Sicurezza
October 11 2013
Le attività di spionaggio e sorveglianza della Nsa sono una minaccia indiretta, ancor prima che diretta, alla libertà di stampa.
Lo evidenzia una ricerca (qui qualche stralcio ) di Leonard Downie Jr., che è stato Executive Editor del Washington Post fino al 2008.
Il report, basato su un lavoro del Committee to Protect Journalists , l’organizzazione senza scopo di lucro di cui Downie Jr. è consigliere, usa le interviste a trenta colleghi (di ABC, AP, CBS) ai quali sono state rivolte domande sui rapporti dell’amministrazione Obama con la stampa e le politiche aggressive contro chi rivela le pratiche "discutibili" delle agenzie per la sicurezza federali, come Edward Snowden.
Per Leonard Downie Jr. non ci sono prove sul fatto che il governo Usa abbia utilizzato gli strumenti della NSA, come Prism, per rintracciare e perseguire singoli individui.

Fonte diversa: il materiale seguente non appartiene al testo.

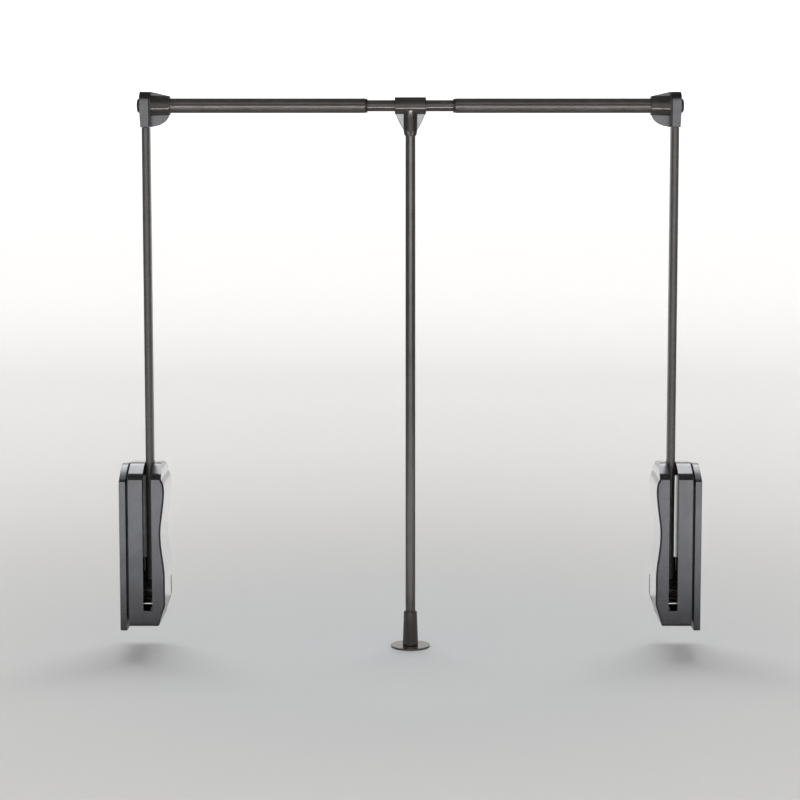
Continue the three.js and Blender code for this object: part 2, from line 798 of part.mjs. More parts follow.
// Handle: a tee that turns on the inner tube, a rod, and a foot with a disc
function tee() {
  const barrel = solidOf(turnedAlongX([
    [-teeLength / 2, 0],
    [-teeLength / 2, teeDiameter / 2 - sleeveChamfer],
    [-teeLength / 2 + sleeveChamfer, teeDiameter / 2],
    [teeLength / 2 - sleeveChamfer, teeDiameter / 2],
    [teeLength / 2, teeDiameter / 2 - sleeveChamfer],
    [teeLength / 2, 0],
  ], fineFacets));
  const socket = solidOf(turnedAlongZ([
    [-socketDrop, 0],
    [-socketDrop, socketMouthDiameter / 2],
    [-socketDrop + socketTaper, socketDiameter / 2],
    [0, socketDiameter / 2],
    [0, 0],
  ], fineFacets));
  const web = new THREE.Shape();
  const reach = teeLength / 2 - sleeveChamfer;
  const start = -teeDiameter / 2 + sleeveChamfer;
  web.moveTo(-reach, start);
  web.quadraticCurveTo(-reach + socketTaper / 2, (start - teeWebDrop) / 2, -socketMouthDiameter / 2, -teeWebDrop);
  web.lineTo(socketMouthDiameter / 2, -teeWebDrop);
  web.quadraticCurveTo(reach - socketTaper / 2, (start - teeWebDrop) / 2, reach, start);
  web.closePath();
  const webPlate = solidOf(prismAlongY(web, -teeWebThickness / 2, teeWebThickness / 2));
  return cut(join([barrel, socket, webPlate]), [
    rodX(-teeLength, teeLength, innerTubeDiameter + 2 * seatGap, fineFacets),
    rodZ(-socketDrop - cutOverrun, -handleTopDrop + seatGap, handleDiameter + 2 * seatGap, fineFacets),
  ]);
}

function footSleeve() {
  const bottom = discThickness + seatGap;
  const bore = handleDiameter / 2 + seatGap;
  const screwRoom = footScrewDiameter / 2 + seatGap;
  return turnedAlongZ([
    [bottom, screwRoom],
    [bottom, sleeveBottomDiameter / 2],
    [sleeveTop - sleeveChamfer, sleeveTopDiameter / 2],
    [sleeveTop, sleeveTopDiameter / 2 - sleeveChamfer],
    [sleeveTop, bore],
    [bottom + sleeveFloor, bore],
    [bottom + sleeveFloor, screwRoom],
    [bottom, screwRoom],
  ], fineFacets);
}

function footDisc() {
  const radius = discDiameter / 2;
  const room = footScrewDiameter / 2 + seatGap;
  return turnedAlongZ([
    [0, footScrewHead / 2 + seatGap],
    [0, radius - discSoftEdge],
    [discSoftEdge, radius],
    [discThickness - discSoftEdge, radius],
    [discThickness, radius - discSoftEdge],
    [discThickness, room],
    [footScrewHeadDepth + seatGap, room],
    [0, footScrewHead / 2 + seatGap],
  ], fineFacets);
}

function footScrew() {
  const bottom = seatGap;
  return turnedAlongZ([
    [bottom, 0],
    [bottom, footScrewHead / 2 - seatGap],
    [bottom + footScrewHeadDepth, footScrewDiameter / 2],
    [discThickness + sleeveFloor, footScrewDiameter / 2],
    [discThickness + sleeveFloor, 0],
  ], mediumFacets);
}

function handleRod() {
  const low = discThickness + seatGap + sleeveFloor + seatGap;
  const high = barHeight - handleTopDrop;
  const radius = handleDiameter / 2;
  return turnedAlongZ(sleeveProfile(low, high, radius - handleWall, radius), fineFacets);
}

// The scene: one unit on each side, mirrored, and the centre of the bar with its handle
function piece(name, geometry, material) {
  const mesh = new THREE.Mesh(weld(geometry), material);
  mesh.name = name;
  return mesh;
}

function solidPiece(name, solid, material) {
  return piece(name, geometryOf(solid), material);
}

function housingPieces(side) {
  const pinProfile = rodProfile(pinEndInner, pinEndOuter, pivotPinDiameter / 2, seatGap);
  const stopProfile = rodProfile(pinEndInner, pinEndOuter, stopPinDiameter / 2, seatGap);
  const stopPin = turnedAlongX(stopProfile, mediumFacets).translate(0, -stopPinForward, stopPinHeight);
  const shellScrew = screwAlongX(
    -slotHalf, shellOuter - seatGap,
    shellScrewDiameter, shellScrewHead, shellScrewHeadDepth, smallFacets,
  );
  return [
    solidPiece(`${side}_wall_plate`, wallPlate(), graphitePlastic()),
    solidPiece(`${side}_outer_shell`, outerShell(), graphitePlastic()),
    solidPiece(`${side}_inner_shell`, innerShell(), graphitePlastic()),
    solidPiece(`${side}_service_cover`, serviceCover(), graphitePlastic()),
    piece(`${side}_pivot_pin`, turnedAlongX(pinProfile, mediumFacets), brightSteel()),
    piece(`${side}_stop_pin`, stopPin, brightSteel()),
    piece(`${side}_gas_cylinder`, gasCylinder(), zincSteel()),
    piece(`${side}_fixing_screw`, fixingScrewAlongX(), zincSteel()),
    ...shellScrewPlaces.map(([y, z], index) => (
      piece(`${side}_shell_screw_${index + 1}`, shellScrew.clone().translate(0, y, z), zincSteel())
    )),
  ];
}

// The screw that draws the housing onto the wall plate, reached through the service cover
function fixingScrewAlongX() {
  const headLow = gearOuter - seatGap - fixingScrewHeadDepth;
  const headHigh = gearOuter - seatGap;
  const tip = plateOuter - shellWall - seatGap;
  return turnedAlongX([
    [headLow, 0],
    [headLow, fixingScrewHead / 2 - fixingScrewHeadDepth / 4],
    [headLow + fixingScrewHeadDepth / 4, fixingScrewHead / 2],
    [headHigh, fixingScrewHead / 2],
    [headHigh, fixingScrewDiameter / 2],
    [tip - fixingScrewDiameter / 4, fixingScrewDiameter / 2],
    [tip, fixingScrewDiameter / 4],
    [tip, 0],
  ], smallFacets).translate(0, ...fixingScrewPlace);
}

function liftPieces(side) {
  return [
    piece(`${side}_rack`, prismAlongX(rackOutline(), gearInner + seatGap, gearOuter), blackPlastic()),
    piece(`${side}_spring_rod`, springRod(), brightSteel()),
  ];
}

function armPieces(side) {
  const bushBore = pivotPinDiameter / 2 + seatGap;
  const bushOuter = bushBore + pivotBushWall;
  const innerBush = sleeveProfile(-armWidth / 2, armWidth / 2 - seatGap, bushBore, bushOuter);
  const outerBush = sleeveProfile(armWidth / 2, gearOuter, bushBore, bushOuter);
  return [
    solidPiece(`${side}_arm_foot`, armFoot(), zincSteel()),
    piece(`${side}_pivot_bush_inner`, turnedAlongX(innerBush, mediumFacets), blackPlastic()),
    piece(`${side}_pivot_bush_outer`, turnedAlongX(outerBush, mediumFacets), blackPlastic()),
    piece(`${side}_arm_tube`, armTube(), darkEnamel()),
    solidPiece(`${side}_arm_head`, armHead(), graphitePlastic()),
    piece(`${side}_head_bolt`, headBolt(), zincSteel()),
    piece(`${side}_head_cap`, headCap(), blackPlastic()),
    solidPiece(`${side}_end_connector`, endConnector(), darkEnamel()),
    piece(`${side}_outer_tube`, outerTube(), darkSteel()),
    piece(`${side}_tube_bush`, tubeBush(), blackPlastic()),
  ];
}

function sideUnit(side) {
  const unit = new THREE.Group();
  unit.add(...housingPieces(side), ...liftPieces(side), ...armPieces(side));
  unit.position.set(armPlane, 0, pivotHeight);
  const mirrored = new THREE.Group();
  mirrored.add(unit);
  mirrored.scale.x = side === 'left' ? -1 : 1;
  return mirrored;
}

function centrePieces() {
  const tubeProfile = sleeveProfile(-innerTubeLength / 2, innerTubeLength / 2, innerTubeBore / 2, innerTubeDiameter / 2);
  const innerTube = piece('inner_tube', turnedAlongX(tubeProfile, fineFacets), darkSteel());
  const teePiece = solidPiece('handle_tee', tee(), darkEnamel());
  innerTube.position.z = barHeight;
  teePiece.position.z = barHeight;
  return [
    innerTube,
    teePiece,
    piece('handle_rod', handleRod(), darkSteel()),
    piece('foot_sleeve', footSleeve(), darkEnamel()),
    piece('foot_disc', footDisc(), darkEnamel()),
    piece('foot_screw', footScrew(), zincSteel()),
  ];
}

const group = new THREE.Group();
group.add(sideUnit('left'), sideUnit('right'), ...centrePieces());

export default group;
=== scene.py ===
# %% [markdown]
# # Pull down closet rod
# Two housings are screwed to the sides of a wardrobe. A spring-lifted arm stands in each one, and the
# arms carry a telescopic bar with a handle in its middle. The mechanical model comes first, as a frame
# that is never moved. Every piece made here sits in that frame, in metres, and rides on one of its bodies.

# %% Load the frame
import math

import bmesh
import bpy
from mathutils import Matrix, Vector


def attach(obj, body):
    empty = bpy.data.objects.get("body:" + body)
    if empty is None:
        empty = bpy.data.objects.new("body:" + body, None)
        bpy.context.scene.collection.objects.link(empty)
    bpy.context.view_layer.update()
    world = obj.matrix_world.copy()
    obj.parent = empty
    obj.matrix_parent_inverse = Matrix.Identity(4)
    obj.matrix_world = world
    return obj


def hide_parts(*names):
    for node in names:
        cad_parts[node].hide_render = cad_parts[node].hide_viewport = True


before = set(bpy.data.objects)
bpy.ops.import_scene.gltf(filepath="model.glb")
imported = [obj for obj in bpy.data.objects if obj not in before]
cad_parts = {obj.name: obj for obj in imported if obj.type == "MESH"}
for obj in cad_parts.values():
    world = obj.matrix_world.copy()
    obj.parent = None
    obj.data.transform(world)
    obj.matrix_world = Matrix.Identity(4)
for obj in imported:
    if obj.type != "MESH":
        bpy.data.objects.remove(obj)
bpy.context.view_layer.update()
mm = 0.001

# %% [markdown]
# ## Camera
# The picture was taken from straight ahead with a long lens, so the two sides look alike and nearly flat.
# A long lens far away keeps the uprights nearly parallel. The camera stands a little below the bar and
# looks slightly down, which shows a sliver of the housings' crowns and of the foot's disc.

# %% Place the camera
camera_distance = 3.4
camera_height = 0.811
camera_pitch = math.radians(6)
upright_turn = math.radians(90)
lens_mm = 101.1
sensor_mm = 36
shift_across = -0.013
shift_up = -0.0576

camera_data = bpy.data.cameras.new("studio_camera")
camera_data.lens = lens_mm
camera_data.sensor_width = sensor_mm
camera_data.shift_x = shift_across
camera_data.shift_y = shift_up
camera = bpy.data.objects.new("studio_camera", camera_data)
camera.location = (0, -camera_distance, camera_height)
camera.rotation_euler = (upright_turn - camera_pitch, 0, 0)
bpy.context.scene.collection.objects.link(camera)
bpy.context.scene.camera = camera
print("camera at", tuple(round(place, 3) for place in camera.location))

# %% [markdown]
# ## Small tools for materials
# Colours are picked on a screen as sRGB hex values, but a shader works with linear light, so one function
# turns them. Another adds a node with its settings, values and links, and serves every kind of node. A
# third makes a shader the surface of its material.

# %% Colour and node helpers
srgb_knee = 0.04045
srgb_slope = 12.92
srgb_offset = 0.055
srgb_power = 2.4
white_level = 255


def linear(hex_colour):
    """A hex colour such as #808080 as linear red, green, blue and full alpha."""
    channels = []
    for place in (1, 3, 5):
        level = int(hex_colour[place:place + 2], 16) / white_level
        bent = ((level + srgb_offset) / (1 + srgb_offset)) ** srgb_power
        channels.append(bent if level > srgb_knee else level / srgb_slope)
    return (*channels, 1)


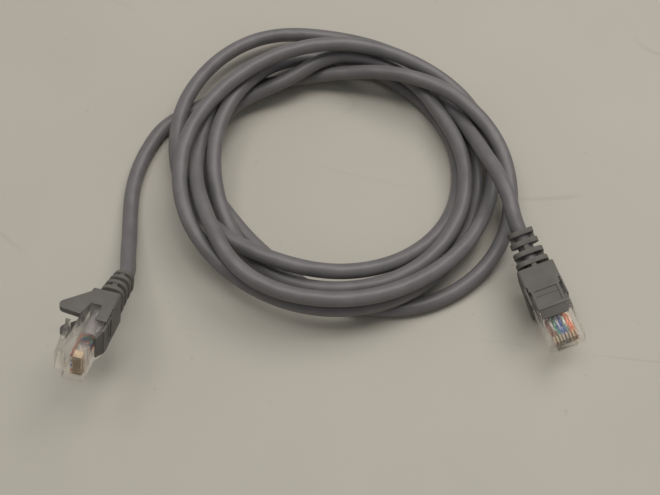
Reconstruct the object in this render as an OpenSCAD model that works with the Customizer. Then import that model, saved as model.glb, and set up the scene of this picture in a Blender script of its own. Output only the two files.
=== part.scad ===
// Ethernet patch cable, laid in a loose coil, with a modular plug and a moulded boot on each end.
// Millimetres. The table is z = 0, and the origin is on it, midway between the two plugs.
// A plug has its own frame: x = 0 at the nose face, the cable leaves towards -x, y is across the
// plug, z = 0 is the latch side and the contacts are on the +z side.

/* [Cable] */
// Diameter of the round jacket
cable_d = 5.2; // [4.8:0.1:5.8]
// Rings along each turn of the coil
rings_per_turn = 24; // [12:12:48]

/* [Conductors] */
// Diameter of one insulated conductor
wire_d = 0.9; // [0.8:0.05:0.95]
// Distance from conductor to conductor, also of the contacts
wire_pitch = 1.02; // [1:0.01:1.1]
// Height of the conductors above the latch side
wire_z = 2.8; // [2.4:0.1:3]
// Distance from the nose face to the conductors' ends
wire_front = 0.6; // [0.5:0.1:0.8]
// Distance from the nose to the end of the conductors' straight length
comb_l = 7.4; // [6.6:0.2:7.8]
// Distance between the two rows in which the conductors leave the jacket
row_gap = 1.3; // [1.2:0.1:1.5]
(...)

Tali strumenti di controllo però sono una minaccia per la stampa libera nella sua attività di racconto della realtà.
“La sorveglianza ha aggravato l'atmosfera di timore dei giornalisti americani verso le fonti governative – scrive. C'è grande preoccupazione sull’eventuale (e non dimostrabile ndr) monitoraggio della comunicazioni su telefoni, posta elettronica e chat”. Non a caso il giornalista del Washington Post Rajiv] Chandrasekaran ha affermato come sia tornato a preferire il rapporto face-to-face a quello digitale, quando possibile ovviamente.
Mentre cresce il dibattito sugli effetti del Datagate sul lavoro dei giornalisti americani e internazionali, la gola profonda della NSA, Edward Snowden, è stato premiato per il suo coraggio nel rilevare i sistemi di controllo dell’Agenzia di Sicurezza Nazionale. Scomparso subito dopo aver ricevuto il transfer per circolare liberamente in Russia, Snowden è riapparso durante la consegna del premio Sam Adams Associates for Integrity in Intelligence a Mosca da parte di alcuni ex funzionari della sicurezza nazionale USA . A quanto pare è sceso sul suolo russo anche Lon Snowden , padre di Edward: “Non sono sicuro che mio figlio farà ritorno negli Stati Uniti. E’ una sua decisione, è adulto e il solo responsabile per ciò che ha fatto. Io sono il padre e amo mio figlio. Mi auguro di avere l'opportunità di rivederlo”.